Van Tonder added that his client maintained that they subsequently had consensual sex near the sewage dam.

“The accused said that he wanted to leave (after having sex) but she didn’t want to so he left her there.

“He says he didn’t see you at all that evening.”

Van Wyk was next to testify and told the court that he had been with Daniels when they had seen Hoor-niet in the company of Wilson on the evening of June 3, 2017.

He told the court that he had also been present when Hoorniet had struck Wilson, adding that the accused had delivered several blows to the deceased.

“George ‘klapped’ Shannon a few times,” Van Wyk said. “She was drunk and went to lie down on the bed.”

The witness further confirmed leaving the gathering after his wine had been spilt by the father of the accused, adding that he had seen the couple in each other’s company at around midnight that evening.

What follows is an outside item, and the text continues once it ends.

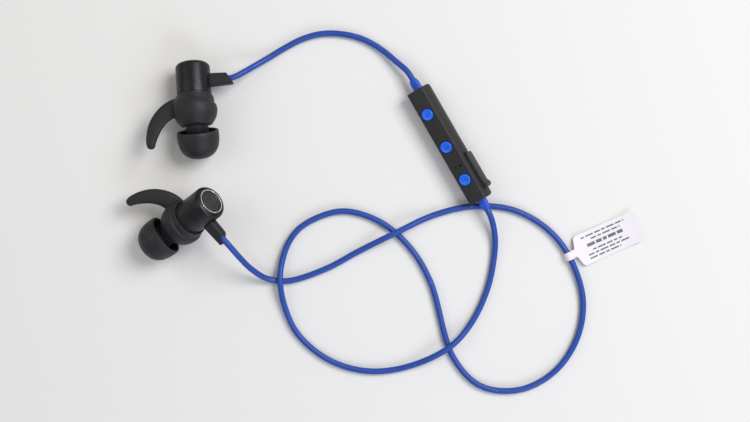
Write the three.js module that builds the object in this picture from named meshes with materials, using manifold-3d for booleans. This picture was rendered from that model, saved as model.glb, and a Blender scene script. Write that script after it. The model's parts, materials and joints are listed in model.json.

“Later that night, I heard the dogs barking outside and went to go look. I saw George and Shannon walking in the direction of his house. When they were out of sight, I went back to sleep.

“The women was drunk but I can’t say how drunk he was.”

According to Maria Wilson, her granddaughter, Shannon, had been living with her and left home at about 4pm on the day of her death. When Shannon didn’t return home, Maria said that she asked a number of friends about her whereabouts but nobody had seen her.

“I have never seen the accused at my house and don’t know of any relationship,” she testified yesterday. “I’m not aware of a relationship at the time of her death.”